本紙 貴学が今後、果たすべき役割についてお聞かせください。 香川 本学は英文科もないし、国文科も法学部もない。とにかく食べて、健康に生きるための学部、学科、専攻を設けています。創刊七十年になる雑誌「栄養と料理」も、もともとは講義録として生まれ、今でもそれに準じた内容です。

 とにかくみんなが健康に生きる、しあわせに生きるための食べ方を普及したい、それをリードする人を育てたい。そのために養護教諭の資格が取れる、家庭科の先生にも、臨床検査技師にもなれる。そのようにやってきました。

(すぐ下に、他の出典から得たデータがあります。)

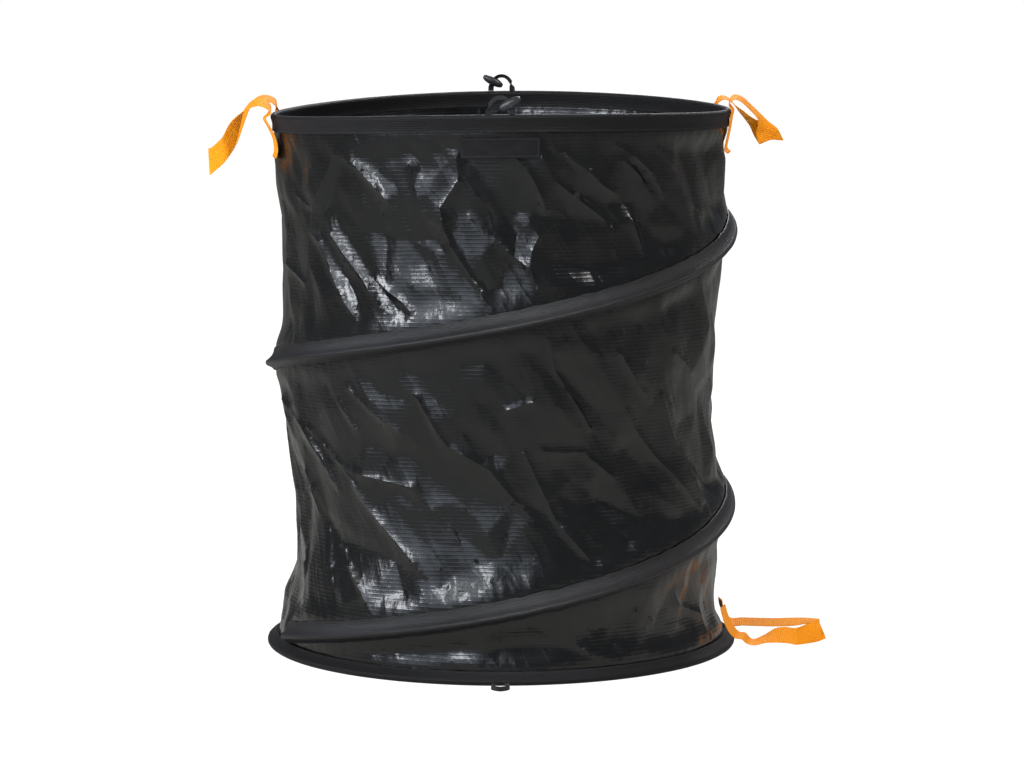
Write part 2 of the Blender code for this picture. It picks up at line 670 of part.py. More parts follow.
def toggle_ribbon(name, centre, material):
    """Make the ribbon arch that carries a toggle peg. It stands square on the rim and turns above."""
    place, outward, sideways = toggle_frame(centre)
    points = arch_points(place)
    widths = []
    for step in range(ARCH_STEPS + 1):
        height_share = min(1.0, 2 * math.sin(math.pi * step / ARCH_STEPS))
        widths.append(sideways.lerp(outward, height_share))
    ribbon = strap(name, points, widths, ARCH_STEPS, RIBBON_WIDTH, RIBBON, material)
    return hang(ribbon, place(0.0, 0.0, 0.0))


def toggle_peg(name, centre, material):
    """Make a tapered peg with a round cross hole, threaded on the ribbon's shoulder."""
    place, outward, _sideways = toggle_frame(centre)
    points = arch_points(place)
    spot = spline(points, PEG_PLACE_SHARE)
    run = direction_at(points, PEG_PLACE_SHARE, ARCH_STEPS)
    along = outward.cross(run).normalized()
    rings = []
    for reach, full in zip(PEG_REACH_SHARES, PEG_FULL_SHARES):
        radius = PEG_END_RADIUS + (PEG_RADIUS - PEG_END_RADIUS) * full
        middle = spot + along * PEG_LENGTH / 2 * reach
        rings.append(round_section(middle, outward, run, radius, PEG_SIDES))
    peg = skin_rings(name, rings, False, material, sharp=35)
    ribbon_sag = PEG_RADIUS**2 / ARCH_WIDTH
    hole = math.hypot(RIBBON_WIDTH / 2, RIBBON / 2 + ribbon_sag) / math.cos(math.pi / HOLE_SIDES) + CLEARANCE
    ends = [spot - run * PEG_RADIUS * 2, spot + run * PEG_RADIUS * 2]
    sections = [round_section(end, outward, along, hole, HOLE_SIDES) for end in ends]
    cutter = skin_rings(name + "_hole", sections, False, material)
    cutter.hide_render = True
    cutter.display_type = "WIRE"
    hang(peg, spot)
    cut = peg.modifiers.new("cross_hole", "BOOLEAN")
    cut.operation = "DIFFERENCE"
    cut.solver = "EXACT"
    cut.object = cutter
    return peg


def closure_loop(name, centre, material):
    """Make the ribbon loop that takes a toggle when the bag is flat. It lies on edge on the floor."""
    radius = BASE_RADIUS + FOLD_OUTER + CLEARANCE
    place, _outward, sideways = hinge_frame(centre, radius, RIBBON_WIDTH / 2 + CLEARANCE)
    half = CLOSURE_WIDTH / 2
    up = Vector((0, 0, 1))
    shares = zip(CLOSURE_OUT_SHARES, CLOSURE_SIDE_SHARES)
    route = [(CLOSURE_LENGTH * out, half * side) for out, side in shares]
    points = [place(out, -side, 0.0) for out, side in route]
    points += [place(out, side, 0.0) for out, side in reversed(route[:-1])]
    widths = [(-sideways).lerp(up, share) for share in CLOSURE_TURN_SHARES]
    widths += [sideways.lerp(up, share) for share in reversed(CLOSURE_TURN_SHARES[:-1])]
    loop = strap(name, points, widths, CLOSURE_STEPS, RIBBON_WIDTH, RIBBON, material)
    return hang(loop, place(0.0, 0.0, 0.0))


def build_base(film, tape, webbing, ribbon, steel, plastic):
    """Build what stays on the floor: hoop, seam, bottom, wall, spiral, and what is sewn low down."""
    make_wall(film)
    make_bottom_panel(film)
    section = folded_tape(FLANGE_ANGLE, BASE_FLANGE * LEG_SHARE, BASE_GAP)
    hoop_sleeve("base_sleeve", BASE_RADIUS, base_wire_height, section, tape)
    hoop_wire("base_hoop_wire", BASE_RADIUS, base_wire_height, BASE_FERRULE_ANGLE, steel)
    hoop_ferrule("base_hoop_ferrule", BASE_RADIUS, base_wire_height, BASE_FERRULE_ANGLE, steel)
    make_spiral_sleeve(tape)
    make_spiral_wire(steel)
    spiral_tip("spiral_bottom_tip", SPIRAL_START, 1, plastic)
    base_tail("base_handle_front_tail", BASE_AZIMUTH - TAIL_ANGLE, webbing)
    base_tail("base_handle_rear_tail", BASE_AZIMUTH + TAIL_ANGLE, webbing)
    base_handle_loop("base_handle_loop", BASE_AZIMUTH, BASE_REACH, webbing)
    closure_loop("front_closure_loop", FRONT_AZIMUTH, ribbon)
    closure_loop("rear_closure_loop", REAR_AZIMUTH, ribbon)


def build_rim(tape, webbing, ribbon, steel, plastic):
    """Build what goes down with the rim when the bag is pressed flat."""
    carrier = bpy.data.objects.new("rim_carrier", None)
    carrier.location = (0, 0, RIM_HEIGHT)
    bpy.context.collection.objects.link(carrier)
    section = folded_tape(90, RIM_TAPE_DROP, RIM_GAP)
    things = [
        hoop_sleeve("rim_sleeve", RIM_RADIUS, rim_wire_height, section, tape),
        hoop_wire("rim_hoop_wire", RIM_RADIUS, rim_wire_height, RIM_FERRULE_ANGLE, steel),
        hoop_ferrule("rim_hoop_ferrule", RIM_RADIUS, rim_wire_height, RIM_FERRULE_ANGLE, steel),
        spiral_tip("spiral_top_tip", SPIRAL_END, -1, plastic),
        make_label(ribbon),
        rim_handle_loop("left_handle_loop", LEFT_AZIMUTH, LEFT_REACH, LEFT_FALL, webbing),
        rim_handle_loop("right_handle_loop", RIGHT_AZIMUTH, RIGHT_REACH, RIGHT_FALL, webbing),
    ]
    tails = (("left", LEFT_AZIMUTH, 1), ("right", RIGHT_AZIMUTH, -1))
    for side, centre, front in tails:
        things.append(rim_tail(side + "_handle_front_tail", centre + front * TAIL_ANGLE, centre, webbing))
        things.append(rim_tail(side + "_handle_rear_tail", centre - front * TAIL_ANGLE, centre, webbing))
    for side, centre in (("front", FRONT_AZIMUTH), ("rear", REAR_AZIMUTH)):
        arch = toggle_ribbon(side + "_toggle_ribbon", centre, ribbon)
        peg = toggle_peg(side + "_toggle_peg", centre, plastic)
        carry(arch, [peg])
        things.append(arch)
    carry(carrier, things)


def build():
    """Build the bag."""
    clear_scene()
    film = finish_material("woven_film", FILM_BLACK, 0.25)
    tape = finish_material("black_tape", TAPE_BLACK, 0.75)
    webbing = finish_material("orange_webbing", ORANGE, 0.7)
    ribbon = finish_material("black_ribbon", TAPE_BLACK, 0.7)
    plastic = finish_material("black_plastic", FILM_BLACK, 0.4)
    steel = finish_material("spring_steel", STEEL_GREY, 0.3, 1.0)
    build_base(film, tape, webbing, ribbon, steel, plastic)
    build_rim(tape, webbing, ribbon, steel, plastic)


build()
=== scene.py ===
"""Looks of the pop up leaf bag: a glossy woven film tube on a spiral spring, with orange webbing handles."""

import math
import random

import bmesh
import bpy
from mathutils import Euler, Matrix, Vector, noise
from mathutils.bvhtree import BVHTree
from mathutils.geometry import delaunay_2d_cdt
from mathutils.kdtree import KDTree


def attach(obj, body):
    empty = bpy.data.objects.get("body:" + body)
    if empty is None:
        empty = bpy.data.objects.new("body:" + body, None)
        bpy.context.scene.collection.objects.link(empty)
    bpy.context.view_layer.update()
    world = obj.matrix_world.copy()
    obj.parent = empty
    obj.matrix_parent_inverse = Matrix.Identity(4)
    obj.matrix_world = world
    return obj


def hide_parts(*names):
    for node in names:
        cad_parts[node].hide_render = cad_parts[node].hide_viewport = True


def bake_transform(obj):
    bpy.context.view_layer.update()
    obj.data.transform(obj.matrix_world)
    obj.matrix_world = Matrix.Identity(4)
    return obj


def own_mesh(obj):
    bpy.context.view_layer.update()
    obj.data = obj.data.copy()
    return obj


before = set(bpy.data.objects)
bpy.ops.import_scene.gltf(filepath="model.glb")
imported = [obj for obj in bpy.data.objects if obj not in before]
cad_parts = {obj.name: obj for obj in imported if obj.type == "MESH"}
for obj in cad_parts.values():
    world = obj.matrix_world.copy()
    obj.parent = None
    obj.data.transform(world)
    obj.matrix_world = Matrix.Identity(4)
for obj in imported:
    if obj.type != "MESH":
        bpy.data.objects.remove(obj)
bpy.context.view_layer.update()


# Camera.
# A long lens nearly five metres in front of the bag and a little over its rim, pitched down at its middle.
# Places that are read from the photograph are given below in its pixels.
PHOTO_WIDTH = 1024
PHOTO_MIDDLE = Vector((512, 384))
FOCAL_PIXELS = 3784
SENSOR_WIDTH = 36.0
CAMERA_PLACE = Vector((0.0137, -4.7, 0.921))
CAMERA_PITCH = math.radians(7.236)

camera_data = bpy.data.cameras.new("camera")
camera_data.sensor_width = SENSOR_WIDTH
camera_data.lens = SENSOR_WIDTH * FOCAL_PIXELS / PHOTO_WIDTH
camera = bpy.data.objects.new("camera", camera_data)
bpy.context.scene.collection.objects.link(camera)
camera.location = CAMERA_PLACE
camera.rotation_euler = Euler((math.radians(90) - CAMERA_PITCH, 0, 0))
bpy.context.scene.camera = camera
bpy.context.scene.view_settings.view_transform = "Standard"


def seen_at(across, down, depth):
    """Return the point at a depth along Y that shows at a pixel of the photograph."""
    away = depth - CAMERA_PLACE.y
    fall = math.tan(CAMERA_PITCH + math.atan((down - PHOTO_MIDDLE.y) / FOCAL_PIXELS))
    height = CAMERA_PLACE.z - away * fall
    ahead = away * math.cos(CAMERA_PITCH) + (CAMERA_PLACE.z - height) * math.sin(CAMERA_PITCH)
    return Vector((CAMERA_PLACE.x + (across - PHOTO_MIDDLE.x) * ahead / FOCAL_PIXELS, depth, height))


# Finishes.
# Each finish of the bag is one Principled material; what varies over it is written as sums of signals.
class Signal:
    """What one socket gives over a surface. A sum written with it adds the Math nodes that it needs."""

    def __init__(self, finish, socket):
        self.finish = finish
        self.socket = socket

    def math(self, operation, first, second=0.0):
        return self.finish.node("Math", {"operation": operation}, {0: first, 1: second})

    def __add__(self, other):
        return self.math("ADD", self, other)

    def __sub__(self, other):
        return self.math("SUBTRACT", self, other)

    def __rsub__(self, other):
        return self.math("SUBTRACT", other, self)

    def __mul__(self, other):
        return self.math("MULTIPLY", self, other)

    def __pow__(self, other):
        return self.math("POWER", self, other)

    def wave(self, pitch):
        """Return a wave from 0 to 1 that repeats at a pitch along this signal."""
        return self.math("SINE", self * (2 * math.pi / pitch)) * 0.5 + 0.5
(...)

 本学のモットーは『実践』栄養学です。紙の上の栄養学ではありません。そして、それは人間の豊かな「生」を育むための「人間栄養学」としての視点を持っていなければなりません。

 実は大学も短大も二年制以上の学校では、入学後の半年間全員に私が毎週一回教えています。そこで、この学校の創設の目的や、何をめざしているかを授業の中で学生に体得してもらっています。建学の精神を、学生に浸透させたいのです。

 「健康」と「食」のあり方を学生一人ひとりに伝え、周りの人々に拡げてもらいたい。ひとりでも多くの人にちゃんとした「食」を身につけて、みんなに健康になってもらいたい。「食」によって「健康」の幸せを広げる人材を育てていきたいのです。

 少子化ということで、学生、生徒確保が難しくなる中で、本学園としては、高等教育機関として、研究の成果をあげることはもちろんですが、実際の様々な生活の場で役立つ「栄養学」のあり方を知らせなければなりません。なんといっても建学の精神に立ち返り、学園として「オンリー・ワン」であり続けることが必要であり、社会的な使命を果たす上においても重要なことだと思っています。